Task brief. Would you return the complete listing below word for word?

begin Available data

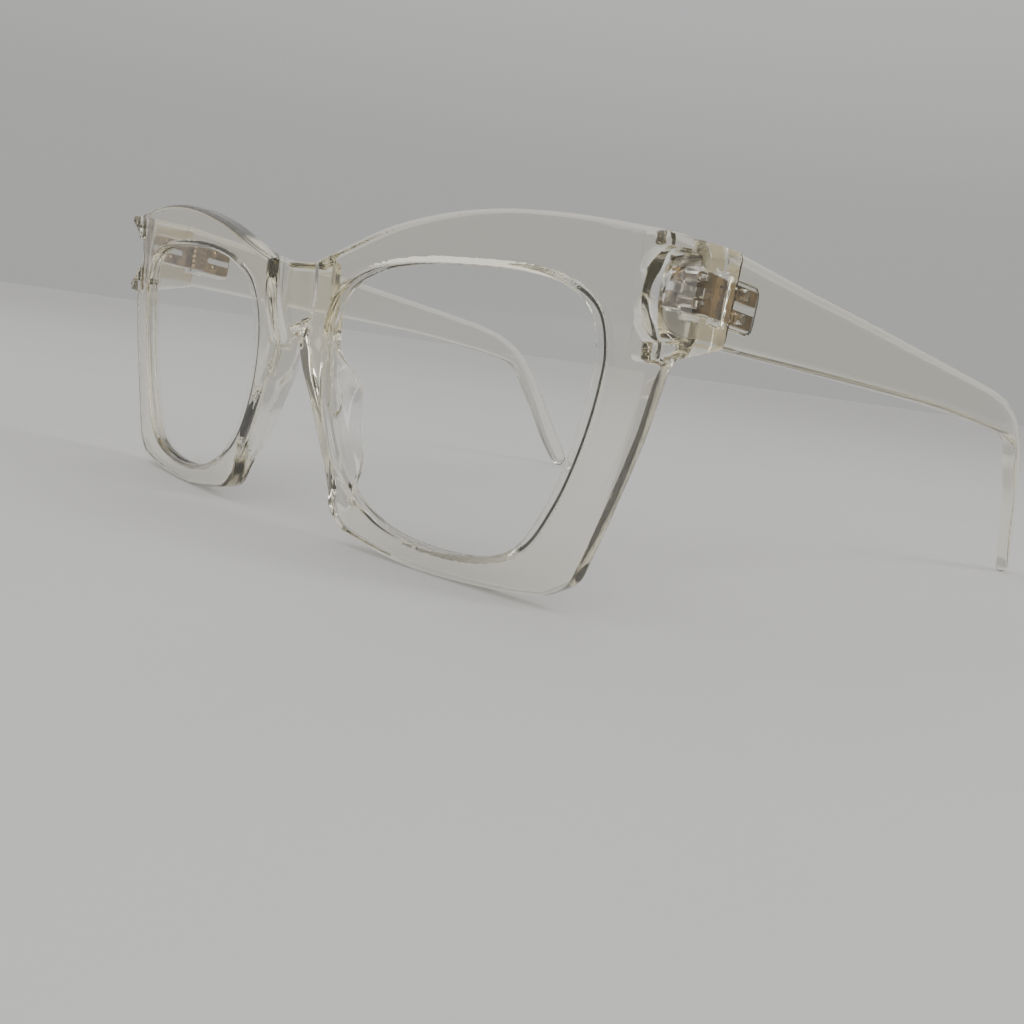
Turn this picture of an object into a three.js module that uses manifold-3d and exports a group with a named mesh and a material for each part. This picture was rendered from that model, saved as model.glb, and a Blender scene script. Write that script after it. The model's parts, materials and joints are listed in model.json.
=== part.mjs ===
// Clear plastic eyeglasses: a chunky, slightly upswept square front with moulded nose pads, two clear
// lenses, and two temples that fold on small five-knuckle metal hinges riveted to the inner faces.
//
// Millimetres. While it is modelled, the front stands upright: it faces -Y, +Z is up, and +X is the
// wearer's left. X is 0 at the middle of the bridge, Y is 0 at its front, and Z is 0 at the lower rims.
// At the end the glasses are set down on the lower rims and the temple tips, centred over the origin.
import * as THREE from 'three';
import { mergeVertices } from 'three/addons/utils/BufferGeometryUtils.js';
import Module from 'manifold-3d';

// ---- Driving dimensions -------------------------------------------------------------------------------

const FRONT_RADIUS = 321;        // horizontal curve of the front
const FRONT_THICKNESS = 3.5;     // rim, front to back
const FRONT_REACH = 74;          // half width of the stock the front is cut from
const FRONT_STEP = 3.5;          // width of one facet of the curved stock

const BRIDGE_RECESS = 2.5;       // how far the bridge's front face lies behind the rims
const BRIDGE_BACK = 6.4;         // back of the bridge
const PAD_BACK = 9.2;            // back edge of the nose pads
const PAD_FLARE = 3.4;           // how far a pad's back edge stands further out than its front edge
const PAD_THICKNESS = 2.6;

const LENS_THICKNESS = 1.4;
const LENS_BEVEL = 1.0;          // how far the lens reaches into the rim
const GROOVE_CLEARANCE = 0.3;

const END_X = 70.1;              // outer front corner of the endpiece
const END_BACK_X = 69.8;         // outer face of the endpiece at the joint
const SCOOP_RADIUS = 6.1;        // round recess in the front of the endpiece
const SCOOP_X = 70.9;
const SCOOP_HEIGHT = 41.7;
const SCOOP_INNER_Y = 9.9;       // depth of the recess's sloping floor at its inner side
const SCOOP_OUTER_Y = 12.1;      // and at the outer face
const POINTS_X = 68.6;           // the front's thin points above and below the recess are cut off here
const POINTS_REACH = 7.3;        // over this height above and below the middle of the recess
const BLOCK_INNER = 64.9;        // inner wall of the endpiece's thick part, behind the rim

const HINGE = new THREE.Vector3(64.3, 19.5, 42.2);
const TEMPLE_SLOPE = THREE.MathUtils.degToRad(7);
const JOINT_GAP = 0.3;           // between the endpiece and the temple

const TEMPLE_THICKNESS = 4.2;    // at the hinge
const TIP_THICKNESS = 2.6;       // at the end of the ear piece
const TEMPLE_LENGTH = 131.2;     // along the temple, hinge axis to the furthest point of the tip
const TAPER_START = 40;          // where the temple starts to get thinner
const TEMPLE_SPLAY = 0.02;       // outward drift per length
const EAR_START = 92;            // where the ear piece starts to curve inwards, from the hinge axis
const EAR_INSET = 4.8;           // inward curve at the tip

const KNUCKLES = 5;
const KNUCKLE_RADIUS = 1.7;
const KNUCKLE_GAP = 0.1;
const HINGE_HEIGHT = 5.2;
const KNUCKLE_CLEARANCE = 0.4;   // round hollow in the plastic about the knuckles
const LEAF_FACE = 0.6;           // inner faces of the leaves, measured outwards from the hinge axis
const LEAF_THICKNESS = 1.3;
const LEAF_GAP = 0.3;            // between a leaf and its pocket
const FRONT_LEAF_LENGTH = 7.6;
const TEMPLE_LEAF_LENGTH = 7.7;
const PRONG_SLOT = 1.1;          // slot between the two prongs of a leaf
const PRONG_SLOT_START = 2.6;    // from the hinge axis
const LEAF_START = 1.2;          // start of a leaf's flat plate, from the hinge axis
const KNUCKLE_ARM = 1.7;         // length of the arm that joins a knuckle to its plate
const FRONT_RIVET = 5.6;         // rivets' distance from the hinge axis
const TEMPLE_RIVET = 4.0;
const RIVET_RADIUS = 0.65;
const RIVET_HEAD_RADIUS = 0.95;
const RIVET_HEAD_HEIGHT = 0.35;
const RIVET_DEPTH = 2.1;         // from the leaf's outer face into the plastic
const SCREW_RADIUS = 0.65;
const SCREW_HEAD_RADIUS = 1.15;
const SCREW_HEAD_HEIGHT = 0.5;
const SCREW_SLOT = 0.35;
const FIT_GAP = 0.1;             // clearance of the screw in the knuckles and of the rivets in the leaves

const ROUND_STEPS = 24;          // sides of a full circle
const SPAN_STEPS = 4;            // steps between two points of an outline

// ---- Outlines -----------------------------------------------------------------------------------------

// The lens opening of the wearer's left eye, seen from the front.
const OPENING = [
  [10.0, 28.5], [10.9, 34.2], [13.6, 38.5], [19, 41.3], [27, 42.9], [38, 43.4], [49, 43.0], [55, 41.6],
  [58.4, 39.0], [59.8, 34.5], [59.6, 29.9], [58.1, 22.1], [55.2, 13.7], [51.2, 7.2], [46.1, 4.7],
  [35.2, 3.6], [24.5, 5.3], [16.1, 10.7], [11.3, 20.0],
];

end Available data

Expected answer.
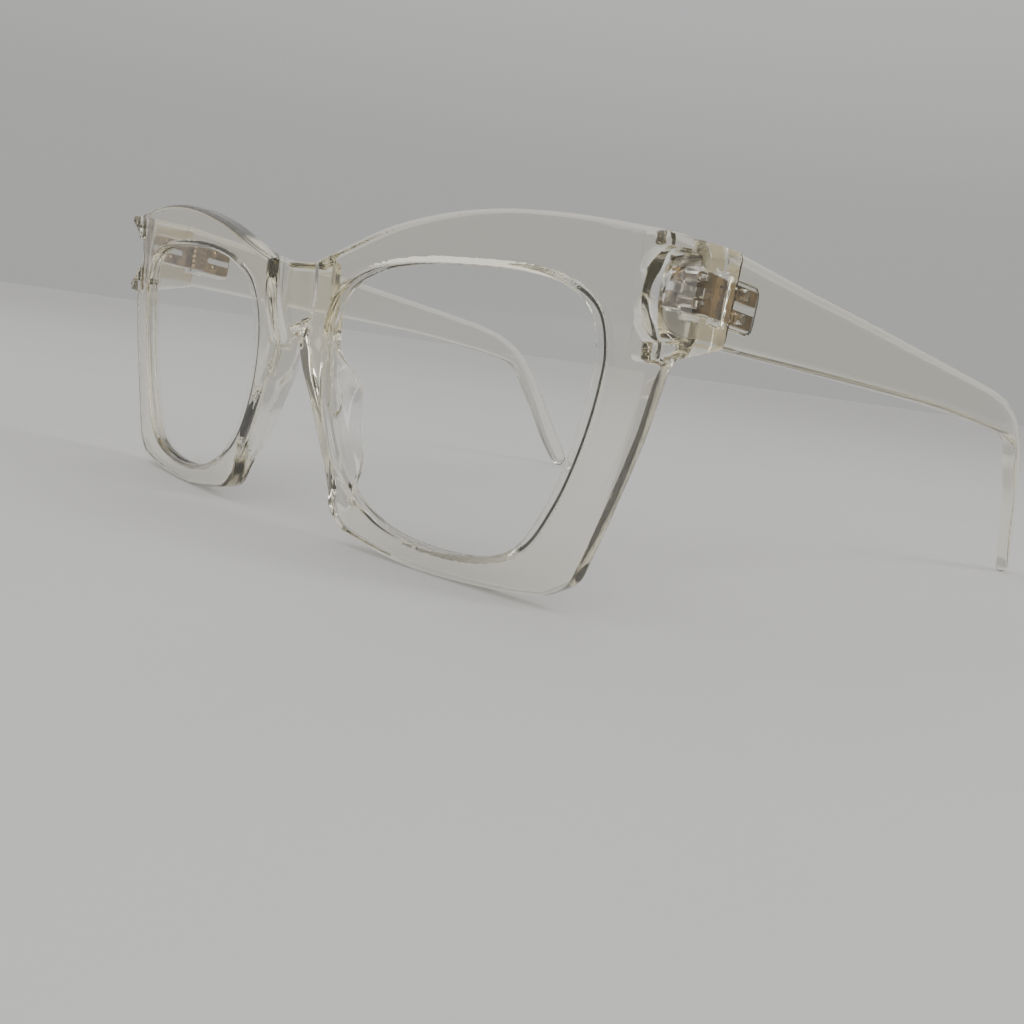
Turn this picture of an object into a three.js module that uses manifold-3d and exports a group with a named mesh and a material for each part. This picture was rendered from that model, saved as model.glb, and a Blender scene script. Write that script after it. The model's parts, materials and joints are listed in model.json.
=== part.mjs ===
// Clear plastic eyeglasses: a chunky, slightly upswept square front with moulded nose pads, two clear
// lenses, and two temples that fold on small five-knuckle metal hinges riveted to the inner faces.
//
// Millimetres. While it is modelled, the front stands upright: it faces -Y, +Z is up, and +X is the
// wearer's left. X is 0 at the middle of the bridge, Y is 0 at its front, and Z is 0 at the lower rims.
// At the end the glasses are set down on the lower rims and the temple tips, centred over the origin.
import * as THREE from 'three';
import { mergeVertices } from 'three/addons/utils/BufferGeometryUtils.js';
import Module from 'manifold-3d';

// ---- Driving dimensions -------------------------------------------------------------------------------

const FRONT_RADIUS = 321;        // horizontal curve of the front
const FRONT_THICKNESS = 3.5;     // rim, front to back
const FRONT_REACH = 74;          // half width of the stock the front is cut from
const FRONT_STEP = 3.5;          // width of one facet of the curved stock

const BRIDGE_RECESS = 2.5;       // how far the bridge's front face lies behind the rims
const BRIDGE_BACK = 6.4;         // back of the bridge
const PAD_BACK = 9.2;            // back edge of the nose pads
const PAD_FLARE = 3.4;           // how far a pad's back edge stands further out than its front edge
const PAD_THICKNESS = 2.6;

const LENS_THICKNESS = 1.4;
const LENS_BEVEL = 1.0;          // how far the lens reaches into the rim
const GROOVE_CLEARANCE = 0.3;

const END_X = 70.1;              // outer front corner of the endpiece
const END_BACK_X = 69.8;         // outer face of the endpiece at the joint
const SCOOP_RADIUS = 6.1;        // round recess in the front of the endpiece
const SCOOP_X = 70.9;
const SCOOP_HEIGHT = 41.7;
const SCOOP_INNER_Y = 9.9;       // depth of the recess's sloping floor at its inner side
const SCOOP_OUTER_Y = 12.1;      // and at the outer face
const POINTS_X = 68.6;           // the front's thin points above and below the recess are cut off here
const POINTS_REACH = 7.3;        // over this height above and below the middle of the recess
const BLOCK_INNER = 64.9;        // inner wall of the endpiece's thick part, behind the rim

const HINGE = new THREE.Vector3(64.3, 19.5, 42.2);
const TEMPLE_SLOPE = THREE.MathUtils.degToRad(7);
const JOINT_GAP = 0.3;           // between the endpiece and the temple

const TEMPLE_THICKNESS = 4.2;    // at the hinge
const TIP_THICKNESS = 2.6;       // at the end of the ear piece
const TEMPLE_LENGTH = 131.2;     // along the temple, hinge axis to the furthest point of the tip
const TAPER_START = 40;          // where the temple starts to get thinner
const TEMPLE_SPLAY = 0.02;       // outward drift per length
const EAR_START = 92;            // where the ear piece starts to curve inwards, from the hinge axis
const EAR_INSET = 4.8;           // inward curve at the tip

const KNUCKLES = 5;
const KNUCKLE_RADIUS = 1.7;
const KNUCKLE_GAP = 0.1;
const HINGE_HEIGHT = 5.2;
const KNUCKLE_CLEARANCE = 0.4;   // round hollow in the plastic about the knuckles
const LEAF_FACE = 0.6;           // inner faces of the leaves, measured outwards from the hinge axis
const LEAF_THICKNESS = 1.3;
const LEAF_GAP = 0.3;            // between a leaf and its pocket
const FRONT_LEAF_LENGTH = 7.6;
const TEMPLE_LEAF_LENGTH = 7.7;
const PRONG_SLOT = 1.1;          // slot between the two prongs of a leaf
const PRONG_SLOT_START = 2.6;    // from the hinge axis
const LEAF_START = 1.2;          // start of a leaf's flat plate, from the hinge axis
const KNUCKLE_ARM = 1.7;         // length of the arm that joins a knuckle to its plate
const FRONT_RIVET = 5.6;         // rivets' distance from the hinge axis
const TEMPLE_RIVET = 4.0;
const RIVET_RADIUS = 0.65;
const RIVET_HEAD_RADIUS = 0.95;
const RIVET_HEAD_HEIGHT = 0.35;
const RIVET_DEPTH = 2.1;         // from the leaf's outer face into the plastic
const SCREW_RADIUS = 0.65;
const SCREW_HEAD_RADIUS = 1.15;
const SCREW_HEAD_HEIGHT = 0.5;
const SCREW_SLOT = 0.35;
const FIT_GAP = 0.1;             // clearance of the screw in the knuckles and of the rivets in the leaves

const ROUND_STEPS = 24;          // sides of a full circle
const SPAN_STEPS = 4;            // steps between two points of an outline

// ---- Outlines -----------------------------------------------------------------------------------------

// The lens opening of the wearer's left eye, seen from the front.
const OPENING = [
  [10.0, 28.5], [10.9, 34.2], [13.6, 38.5], [19, 41.3], [27, 42.9], [38, 43.4], [49, 43.0], [55, 41.6],
  [58.4, 39.0], [59.8, 34.5], [59.6, 29.9], [58.1, 22.1], [55.2, 13.7], [51.2, 7.2], [46.1, 4.7],
  [35.2, 3.6], [24.5, 5.3], [16.1, 10.7], [11.3, 20.0],
];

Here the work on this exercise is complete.